In Spain, there are four places that produce this product: Salamanca (Castilla y León), Sierra de Montanchez in the region of Extremadura, Jabugo and Aracena in the Huelva area, and Los Pedroches in Cordoba (Andalusia). The most important thing for the jamón is a good curing room, where it cures for about three years. This place is always located in the mountains, to provide the jamón a lot of dry cold temperatures in winter and a dry heat in summer. “Those extreme points is what makes the jamón gets that texture and that flavour.”

Jamón’s world is quite complex even for the Spaniards. “There are several kinds of pork and within the race, there is 100 per cent Iberica or not, whether the pig has eaten acorns or not, and whether they eat acorns in the final phase of fattening. As it’s a bit confusing, we differentiate it with labels. We have four different colours of label: White, green, red and black,” Pina tells us.

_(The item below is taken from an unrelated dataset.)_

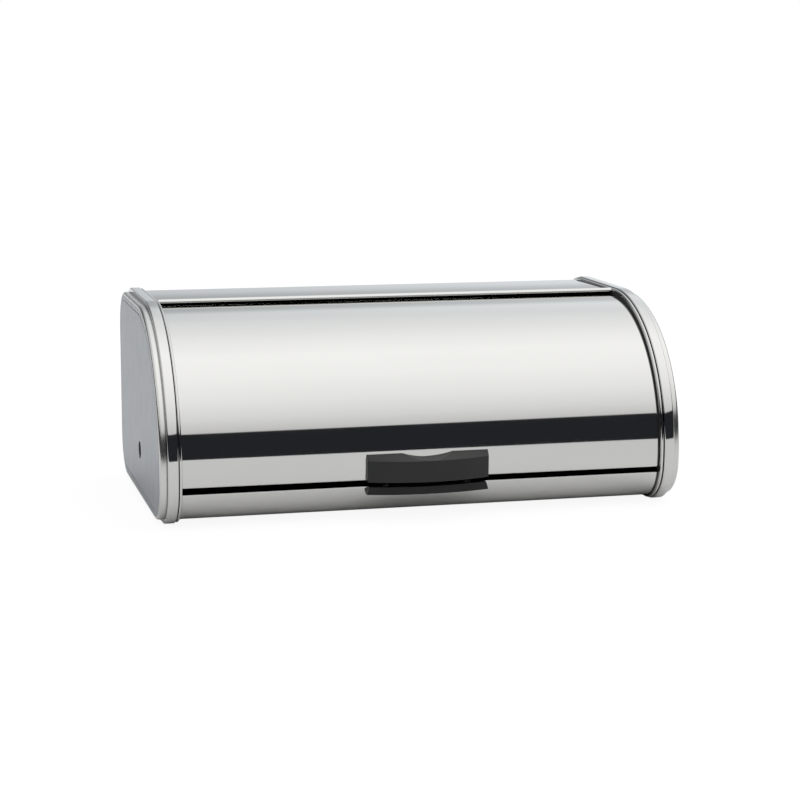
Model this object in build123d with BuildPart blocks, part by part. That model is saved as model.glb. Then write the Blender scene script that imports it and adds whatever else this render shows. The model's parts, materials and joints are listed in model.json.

  • White label: they are jamones de cebo, raised on a farm, and they have not eaten acorns.
  • Green label: These pigs are 60/70% iberican and free range. They have eaten acorns at one of the fattening phases.
  • Red label: These pigs are 100% iberican breed and free range. They have eaten acorns at the final fattening phase.
  • Black label: These pigs are 100% ibérico breed and free range, they have eaten acorns, and even they have a certificate of origin; A regulatory council that has reviewed and approved their provenance.

The colour labels also relate to the price. Taking into account the purchasing power that there is in London, the profile of the consumer does not follow any specific pattern. “British looks for the supreme quality of the product, and the one that we sell the most in the UK is 100 per cent jamon iberico and 100 per cent acorn.”

Pina says the consumption of jamon is different in the UK as well: “I don’t mix jamón with anything, however here in the UK they like to mix the flavours, jamón matches with everything, admits everything. It admits beer and wine, despite it better handled with red wine.”